Thursday 18 April 2013

The Profit Equation - Lesson 1

Hi Friends,

You don't have to be a genius or a rocket scientist to make it at business. And you don't need to have an MBA either - you just need to know your bottom-line facts like how to estimate profit, control costs, and so on!

That's the purpose of this blog and this new series - "The Profit Equation", which will be a series of lessons teaching people already in business or about to venture into it, the basics of how to make a profit.

Let's go!

Origins

Basically...

Profit (Z) = Total Sales (S) - Total Production Costs (TPC) - Total Non Production Costs (TNPC)

Sales = the total sales of your product

Total Production Costs (t)  = Material Costs (t) + Labor Costs (t) + Machine Costs (t)

The (t) implies that all these costs are a function of time i.e. they increase with increasing production time and decrease with decreasing production time.

In other words, TPC(t), or TPC is a function of time.

Unlike TPC however, TNPC is fixed and not a function of time. These are costs that you cannot change, and must incur during every supply cycle for your product. A good example is transport costs.

All things being equal, profit Z is a function of time. i.e. Z(t), and for a production process with fixed production time T (like a day, or a week or a month), Z(t) --> Z(T).

The function Z(T) is called the profit equation, and varies from business to business, depending on the business model.

You have to know your profit equation! Knowledge of the profit equation for your business means that you are in control of your costs and your profits!

"He who knows his profit equation is in control of his profits."

The Nature of the Profit Equation

The profit equation for any business is a straight line. In other words, Z(T) is a straight line.

At this point, you have to recall some basic high school math! LOL! No kidding...but don't worry, I'll spare you all the boring details and get down to it:

Z(T) = (dZ/dT). T - TNPC

Where Z(T) = profit as a function of TOTAL production time

dZ/dT = slope of the equation; really the rate at which profit changes with increasing production time. dZ/dT is measured in profit dollars per production hours

T = total production time, of course; and

TNPC = total non production costs.

Let's see all this on a graph!


 

Nice graph eh? thanks!

Anyway, as you can clearly see from the graph, how much your profit increases is a function of these three things in increasing order:

1. TNPC - if your total non production costs are too high, it may stall your profits even if your business model is airtight.

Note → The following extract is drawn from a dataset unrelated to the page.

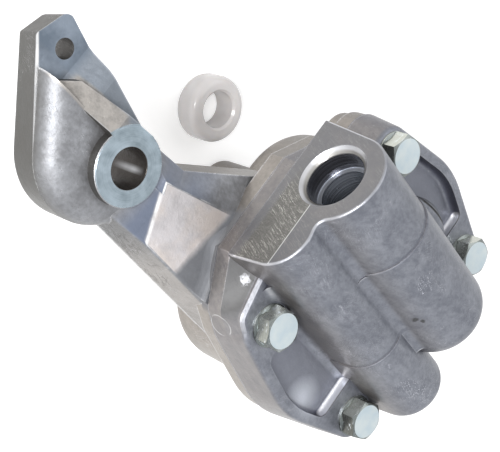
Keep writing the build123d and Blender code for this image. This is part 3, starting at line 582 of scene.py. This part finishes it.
def boltPaint(look):
    paint = Paint("zincPlate")
    mask = paint.masks(look["zones"])
    size, share, flat = look["sizes"], look["shares"], mask["flat"]
    tone = paint.noise(size["tone"], 4)
    fine = paint.noise(size["fine"], 3)
    top = paint.mix(tone.rise(0.35, 0.7), look["top"], look["pale"])
    smear = paint.noise(size["smear"], 3, 0.6, paint.stretched((0, 0, 0), (1.0, 1.0, 0.25)))
    # painted light on the flanks: each facet lit or shaded by its direction, with painted sheen
    # streaks
    facet = abs(paint.nx * 2.1 - paint.ny * 1.3 + (smear - 0.5) * 1.2)
    shaded, lit = (tuple(c * gain for c in look["flank"]) for gain in (0.10, 1.5))
    flank = paint.mix((facet * 0.55).held(), shaded, lit)
    flank = paint.mix(smear.rise(0.60, 0.66) * share["smear"], flank, look["smear"])
    flank = paint.mix(mask["crown"] * (1 - flat) * share["crown"], flank, look["crown"])
    paint.set("Base Color", paint.mix(flat, flank, top))
    paint.set("Roughness", tone * 0.2 + look["rough"] - 0.10 + flat * 0.12)
    paint.set("Metallic", look["metal"])
    paint.bump(fine + tone, look["relief"])
    return paint.material


wear("cover_bolts", boltPaint(boltPlate))
print("bolts painted")


# ---- gears, shafts and valve
steelLooks = {
    "sinteredSteel": {
        "base": (0.13, 0.13, 0.135), "rough": 0.42,
        "nodes": ("drive_gear", "idler_gear"),
    },
    "groundSteel": {
        "base": (0.42, 0.42, 0.43), "rough": 0.28,
        "nodes": ("drive_shaft", "idler_shaft", "relief_valve", "retaining_pin"),
    },
    "springWire": {
        "base": (0.20, 0.20, 0.21), "rough": 0.36,
        "nodes": ("relief_spring", "spring_washer"),
    },
}


def steelPaint(name, look):
    paint = Paint(name)
    tone = paint.noise(300, 4)
    pits = paint.cells(2600).rise(0.20, 0.05)
    dark, pale = (tuple(c * gain for c in look["base"]) for gain in (0.5, 1.35))
    colour = paint.mix(tone, look["base"], pale)
    paint.set("Base Color", paint.mix(pits * 0.4, colour, dark))
    paint.set("Roughness", tone * 0.2 + look["rough"] - 0.1)
    paint.set("Metallic", 0.9)
    paint.bump(tone - pits, 0.03 * mm)
    return paint.material


for steelName, steelLook in steelLooks.items():
    steel = steelPaint(steelName, steelLook)
    for steelNode in steelLook["nodes"]:
        wear(steelNode, steel)
print("gear train painted")


def makeSpring():
    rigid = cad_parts["relief_spring"]
    coil = bpy.data.objects.new("relief_coil", rigid.data.copy())
    bpy.context.scene.collection.objects.link(coil)
    coil.matrix_world = rigid.matrix_world.copy()
    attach(coil, "pump_housing")
    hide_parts("relief_spring")
    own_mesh(coil)


makeSpring()
print("spring made")


# ---- shaft sleeve
sleeveLook = {
    "base": (0.55, 0.525, 0.520),
    "pale": (0.68, 0.660, 0.655),
    "rough": 0.18,
    "glow": 0.6,  # how much of the light goes into the nylon, and how deep
    "glowDepth": (4 * mm, 3.5 * mm, 3 * mm),
    "relief": 0.02 * mm,
}


def sleevePaint(look):
    paint = Paint("nylon")
    tone = paint.noise(160, 3)
    paint.set("Base Color", paint.mix(tone, look["base"], look["pale"]))
    paint.set("Roughness", tone * 0.15 + look["rough"] - 0.07)
    paint.set("Subsurface Weight", look["glow"])
    paint.set("Subsurface Radius", look["glowDepth"])
    paint.bump(paint.noise(700, 3), look["relief"])
    return paint.material


wear("shaft_retainer", sleevePaint(sleeveLook))
print("sleeve painted")


# ---- floor, world and lamps
studio = {
    "floor": 0.80,
    "floorRough": 0.9,
    "floorGlow": 0.42,
    "floorHalf": 3.0,
    "floorDrop": 0.2 * mm,
    "world": 0.60,
    "aim": (0.04, 0.02, 0),
    "lamps": {  # watts, place and size
        "key": (4.6, (-0.36, -0.26, 0.40), 0.22),
        "fill": (1.6, (-0.20, -0.60, 0.45), 0.45),
        "back": (1.2, (0.05, 0.55, 0.60), 0.60),
    },
}


def whiteBehind(tree):  # 1 for rays that see the background, 0 for the light on the object
    path = tree.nodes.new("ShaderNodeLightPath")
    first = tree.nodes.new("ShaderNodeMath")
    second = tree.nodes.new("ShaderNodeMath")
    first.operation = second.operation = "MAXIMUM"
    tree.links.new(path.outputs["Is Camera Ray"], first.inputs[0])
    tree.links.new(path.outputs["Is Glossy Ray"], first.inputs[1])
    tree.links.new(first.outputs[0], second.inputs[0])
    tree.links.new(path.outputs["Is Transmission Ray"], second.inputs[1])
    return second.outputs[0]


def makeWorld(look):
    world = bpy.data.worlds.new("studio")
    world.use_nodes = True
    tree = world.node_tree
    ground = tree.nodes["Background"]
    ground.inputs["Color"].default_value = (1, 1, 1, 1)
    span = tree.nodes.new("ShaderNodeMapRange")
    span.inputs["To Min"].default_value = look["world"]
    span.inputs["To Max"].default_value = 1.0
    tree.links.new(whiteBehind(tree), span.inputs["Value"])
    tree.links.new(span.outputs[0], ground.inputs["Strength"])
    bpy.context.scene.world = world


def makeFloor(look):
    half = look["floorHalf"]
    corners = [(-half, -half, 0), (half, -half, 0), (half, half, 0), (-half, half, 0)]
    mesh = bpy.data.meshes.new("floor")
    mesh.from_pydata(corners, [], [(0, 1, 2, 3)])
    floor = bpy.data.objects.new("floor", mesh)
    floor.location.z = cadLow[2] - look["floorDrop"]
    bpy.context.scene.collection.objects.link(floor)
    material = bpy.data.materials.new("paleFloor")
    material.use_nodes = True
    tree = material.node_tree
    shader = tree.nodes["Principled BSDF"]
    shader.inputs["Base Color"].default_value = (look["floor"],) * 3 + (1,)
    shader.inputs["Roughness"].default_value = look["floorRough"]
    shader.inputs["Emission Color"].default_value = (1, 1, 1, 1)
    span = tree.nodes.new("ShaderNodeMath")
    span.operation = "MULTIPLY"
    span.inputs[1].default_value = look["floorGlow"]
    tree.links.new(whiteBehind(tree), span.inputs[0])
    tree.links.new(span.outputs[0], shader.inputs["Emission Strength"])
    mesh.materials.append(material)


def makeLamps(look):
    for name, (power, place, size) in look["lamps"].items():
        data = bpy.data.lights.new(name, "AREA")
        data.energy, data.size = power, size
        lamp = bpy.data.objects.new(name, data)
        lamp.location = place
        aim = Vector(look["aim"]) - Vector(place)
        lamp.rotation_mode = "QUATERNION"
        lamp.rotation_quaternion = aim.to_track_quat("-Z", "Y")
        bpy.context.scene.collection.objects.link(lamp)


makeWorld(studio)
makeFloor(studio)
makeLamps(studio)
bpy.context.scene.view_settings.view_transform = "Standard"
print("studio ready")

2. Time - the more time you spend on production, the more you produce, and the more your profit (demand willing)

3. The profit factor - this is the most important factor in profit-making.  It is a function of the number of workers (n) and unit production time (tu).

Next week, we'll talk about how to optimize your profit factor and rake in more profits!

Hope you learned something? And for those of you who thought profit was just simple arithmetic -- hope you can now see there's a lot more to making a profit than meets the eyes?